## Aim:
Reproduce every entry exactly.

-- START OF Input --

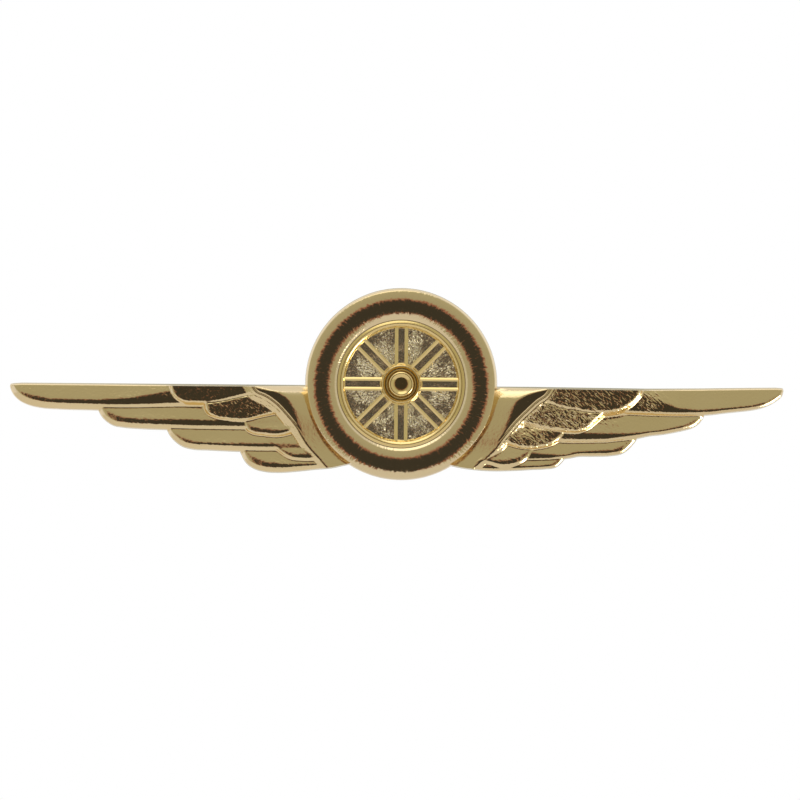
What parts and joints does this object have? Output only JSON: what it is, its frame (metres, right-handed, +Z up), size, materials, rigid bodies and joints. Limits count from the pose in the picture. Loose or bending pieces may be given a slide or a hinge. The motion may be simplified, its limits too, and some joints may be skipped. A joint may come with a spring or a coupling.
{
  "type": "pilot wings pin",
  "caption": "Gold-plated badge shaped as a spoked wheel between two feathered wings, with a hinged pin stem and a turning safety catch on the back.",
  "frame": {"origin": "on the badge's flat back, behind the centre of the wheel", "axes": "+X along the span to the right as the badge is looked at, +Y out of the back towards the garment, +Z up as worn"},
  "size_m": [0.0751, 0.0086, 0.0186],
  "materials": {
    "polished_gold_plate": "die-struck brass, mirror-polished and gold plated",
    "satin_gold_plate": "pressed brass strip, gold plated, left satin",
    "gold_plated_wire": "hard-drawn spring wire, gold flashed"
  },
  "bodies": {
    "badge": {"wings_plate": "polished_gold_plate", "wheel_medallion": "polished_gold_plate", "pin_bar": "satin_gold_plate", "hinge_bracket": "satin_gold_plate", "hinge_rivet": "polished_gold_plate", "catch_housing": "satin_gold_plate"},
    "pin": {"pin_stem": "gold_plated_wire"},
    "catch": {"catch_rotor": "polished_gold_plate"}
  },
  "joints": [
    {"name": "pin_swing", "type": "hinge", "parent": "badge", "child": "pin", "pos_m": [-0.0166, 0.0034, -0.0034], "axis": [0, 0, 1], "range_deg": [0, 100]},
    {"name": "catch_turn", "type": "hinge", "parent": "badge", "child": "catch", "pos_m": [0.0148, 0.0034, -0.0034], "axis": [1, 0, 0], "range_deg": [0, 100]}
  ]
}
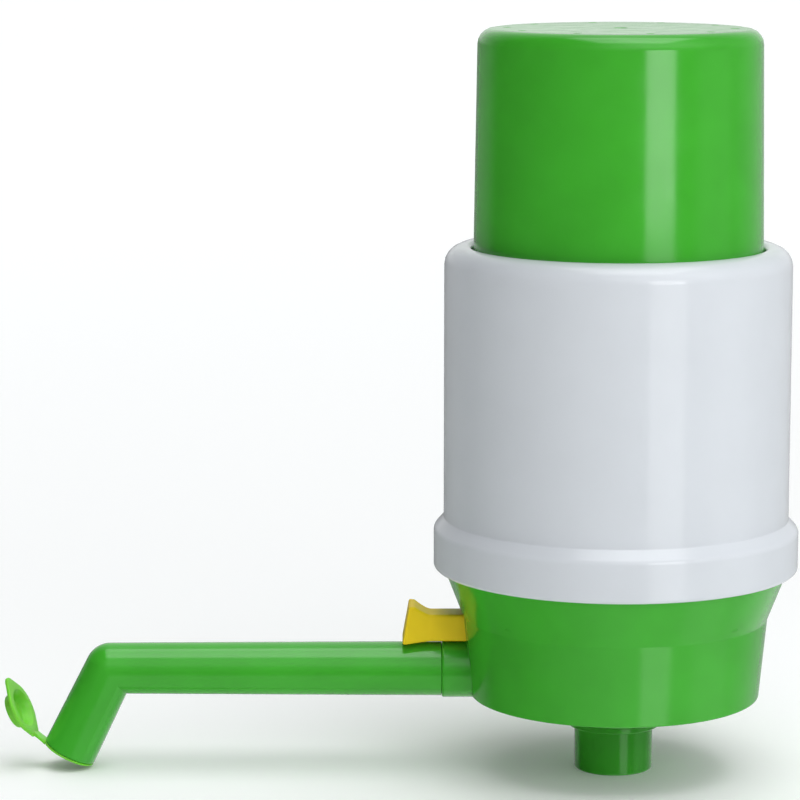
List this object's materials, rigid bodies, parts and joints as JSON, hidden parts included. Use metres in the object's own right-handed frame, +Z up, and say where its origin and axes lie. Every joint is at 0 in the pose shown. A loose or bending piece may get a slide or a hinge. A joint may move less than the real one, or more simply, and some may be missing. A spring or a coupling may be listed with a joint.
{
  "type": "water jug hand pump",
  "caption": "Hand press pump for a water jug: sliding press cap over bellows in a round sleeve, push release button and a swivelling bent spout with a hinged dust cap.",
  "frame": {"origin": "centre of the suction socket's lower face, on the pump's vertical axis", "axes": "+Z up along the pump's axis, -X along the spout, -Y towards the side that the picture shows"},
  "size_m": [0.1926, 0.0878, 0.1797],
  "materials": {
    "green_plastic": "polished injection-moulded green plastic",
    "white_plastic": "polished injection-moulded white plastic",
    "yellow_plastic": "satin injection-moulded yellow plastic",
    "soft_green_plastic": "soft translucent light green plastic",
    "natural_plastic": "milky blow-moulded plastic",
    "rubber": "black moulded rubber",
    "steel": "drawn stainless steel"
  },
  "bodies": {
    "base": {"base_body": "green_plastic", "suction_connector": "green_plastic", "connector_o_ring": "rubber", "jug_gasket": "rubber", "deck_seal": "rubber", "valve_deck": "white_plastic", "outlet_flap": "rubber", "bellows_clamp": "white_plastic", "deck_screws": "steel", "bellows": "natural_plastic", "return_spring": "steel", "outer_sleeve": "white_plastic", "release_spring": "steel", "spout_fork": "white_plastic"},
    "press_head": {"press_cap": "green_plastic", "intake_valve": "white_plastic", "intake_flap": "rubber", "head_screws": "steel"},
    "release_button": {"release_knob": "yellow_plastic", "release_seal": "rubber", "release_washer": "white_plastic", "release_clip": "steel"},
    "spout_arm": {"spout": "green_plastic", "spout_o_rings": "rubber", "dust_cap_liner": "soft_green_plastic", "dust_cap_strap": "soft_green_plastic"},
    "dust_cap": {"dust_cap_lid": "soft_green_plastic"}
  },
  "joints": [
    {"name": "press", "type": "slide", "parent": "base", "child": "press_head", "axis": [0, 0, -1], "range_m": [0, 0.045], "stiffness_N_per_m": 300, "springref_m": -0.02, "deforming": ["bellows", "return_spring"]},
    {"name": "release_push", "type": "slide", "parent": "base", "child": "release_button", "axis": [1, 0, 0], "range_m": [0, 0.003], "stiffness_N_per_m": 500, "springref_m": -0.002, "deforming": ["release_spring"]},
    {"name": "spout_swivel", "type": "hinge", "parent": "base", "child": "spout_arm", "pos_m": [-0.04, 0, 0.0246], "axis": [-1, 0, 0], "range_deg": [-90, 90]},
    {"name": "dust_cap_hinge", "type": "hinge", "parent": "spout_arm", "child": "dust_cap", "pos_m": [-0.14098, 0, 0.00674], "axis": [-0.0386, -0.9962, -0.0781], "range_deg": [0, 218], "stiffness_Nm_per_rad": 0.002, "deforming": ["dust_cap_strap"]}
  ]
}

-- END OF Input --

## Solved exercise:
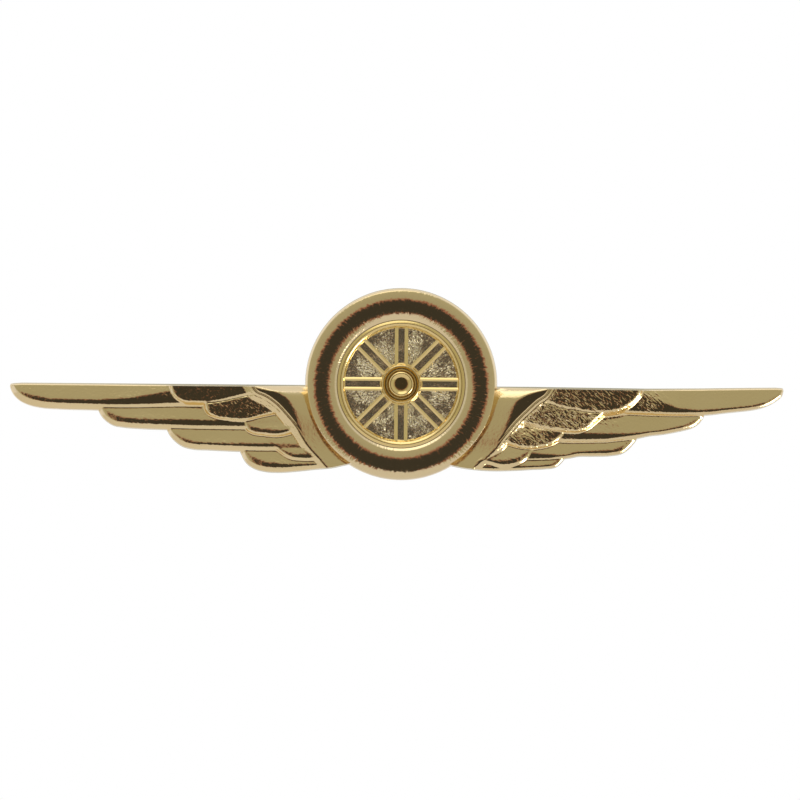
What parts and joints does this object have? Output only JSON: what it is, its frame (metres, right-handed, +Z up), size, materials, rigid bodies and joints. Limits count from the pose in the picture. Loose or bending pieces may be given a slide or a hinge. The motion may be simplified, its limits too, and some joints may be skipped. A joint may come with a spring or a coupling.
{
  "type": "pilot wings pin",
  "caption": "Gold-plated badge shaped as a spoked wheel between two feathered wings, with a hinged pin stem and a turning safety catch on the back.",
  "frame": {"origin": "on the badge's flat back, behind the centre of the wheel", "axes": "+X along the span to the right as the badge is looked at, +Y out of the back towards the garment, +Z up as worn"},
  "size_m": [0.0751, 0.0086, 0.0186],
  "materials": {
    "polished_gold_plate": "die-struck brass, mirror-polished and gold plated",
    "satin_gold_plate": "pressed brass strip, gold plated, left satin",
    "gold_plated_wire": "hard-drawn spring wire, gold flashed"
  },
  "bodies": {
    "badge": {"wings_plate": "polished_gold_plate", "wheel_medallion": "polished_gold_plate", "pin_bar": "satin_gold_plate", "hinge_bracket": "satin_gold_plate", "hinge_rivet": "polished_gold_plate", "catch_housing": "satin_gold_plate"},
    "pin": {"pin_stem": "gold_plated_wire"},
    "catch": {"catch_rotor": "polished_gold_plate"}
  },
  "joints": [
    {"name": "pin_swing", "type": "hinge", "parent": "badge", "child": "pin", "pos_m": [-0.0166, 0.0034, -0.0034], "axis": [0, 0, 1], "range_deg": [0, 100]},
    {"name": "catch_turn", "type": "hinge", "parent": "badge", "child": "catch", "pos_m": [0.0148, 0.0034, -0.0034], "axis": [1, 0, 0], "range_deg": [0, 100]}
  ]
}
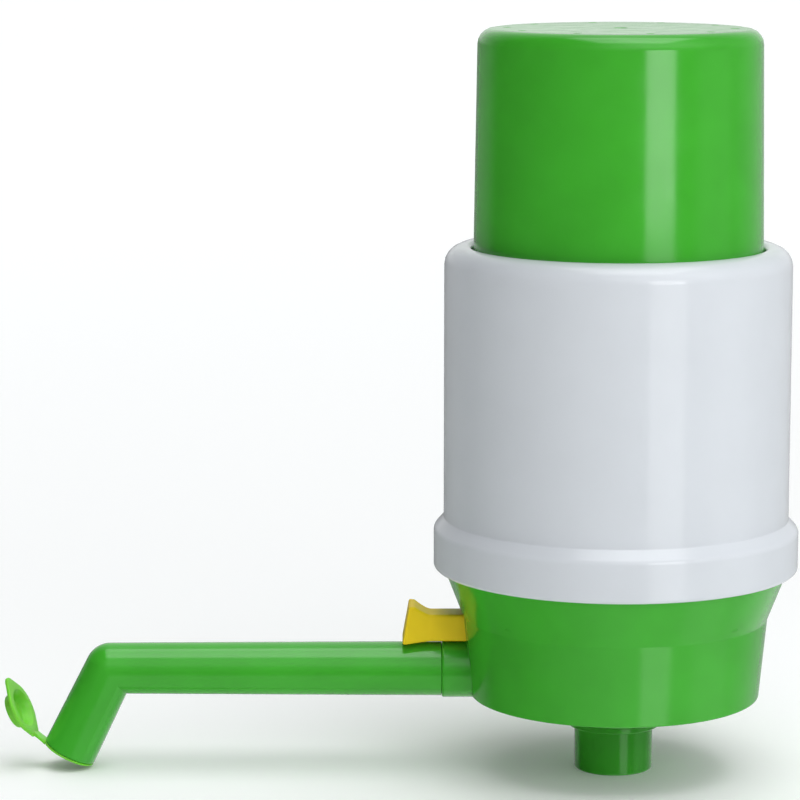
List this object's materials, rigid bodies, parts and joints as JSON, hidden parts included. Use metres in the object's own right-handed frame, +Z up, and say where its origin and axes lie. Every joint is at 0 in the pose shown. A loose or bending piece may get a slide or a hinge. A joint may move less than the real one, or more simply, and some may be missing. A spring or a coupling may be listed with a joint.
{
  "type": "water jug hand pump",
  "caption": "Hand press pump for a water jug: sliding press cap over bellows in a round sleeve, push release button and a swivelling bent spout with a hinged dust cap.",
  "frame": {"origin": "centre of the suction socket's lower face, on the pump's vertical axis", "axes": "+Z up along the pump's axis, -X along the spout, -Y towards the side that the picture shows"},
  "size_m": [0.1926, 0.0878, 0.1797],
  "materials": {
    "green_plastic": "polished injection-moulded green plastic",
    "white_plastic": "polished injection-moulded white plastic",
    "yellow_plastic": "satin injection-moulded yellow plastic",
    "soft_green_plastic": "soft translucent light green plastic",
    "natural_plastic": "milky blow-moulded plastic",
    "rubber": "black moulded rubber",
    "steel": "drawn stainless steel"
  },
  "bodies": {
    "base": {"base_body": "green_plastic", "suction_connector": "green_plastic", "connector_o_ring": "rubber", "jug_gasket": "rubber", "deck_seal": "rubber", "valve_deck": "white_plastic", "outlet_flap": "rubber", "bellows_clamp": "white_plastic", "deck_screws": "steel", "bellows": "natural_plastic", "return_spring": "steel", "outer_sleeve": "white_plastic", "release_spring": "steel", "spout_fork": "white_plastic"},
    "press_head": {"press_cap": "green_plastic", "intake_valve": "white_plastic", "intake_flap": "rubber", "head_screws": "steel"},
    "release_button": {"release_knob": "yellow_plastic", "release_seal": "rubber", "release_washer": "white_plastic", "release_clip": "steel"},
    "spout_arm": {"spout": "green_plastic", "spout_o_rings": "rubber", "dust_cap_liner": "soft_green_plastic", "dust_cap_strap": "soft_green_plastic"},
    "dust_cap": {"dust_cap_lid": "soft_green_plastic"}
  },
  "joints": [
    {"name": "press", "type": "slide", "parent": "base", "child": "press_head", "axis": [0, 0, -1], "range_m": [0, 0.045], "stiffness_N_per_m": 300, "springref_m": -0.02, "deforming": ["bellows", "return_spring"]},
    {"name": "release_push", "type": "slide", "parent": "base", "child": "release_button", "axis": [1, 0, 0], "range_m": [0, 0.003], "stiffness_N_per_m": 500, "springref_m": -0.002, "deforming": ["release_spring"]},
    {"name": "spout_swivel", "type": "hinge", "parent": "base", "child": "spout_arm", "pos_m": [-0.04, 0, 0.0246], "axis": [-1, 0, 0], "range_deg": [-90, 90]},
    {"name": "dust_cap_hinge", "type": "hinge", "parent": "spout_arm", "child": "dust_cap", "pos_m": [-0.14098, 0, 0.00674], "axis": [-0.0386, -0.9962, -0.0781], "range_deg": [0, 218], "stiffness_Nm_per_rad": 0.002, "deforming": ["dust_cap_strap"]}
  ]
}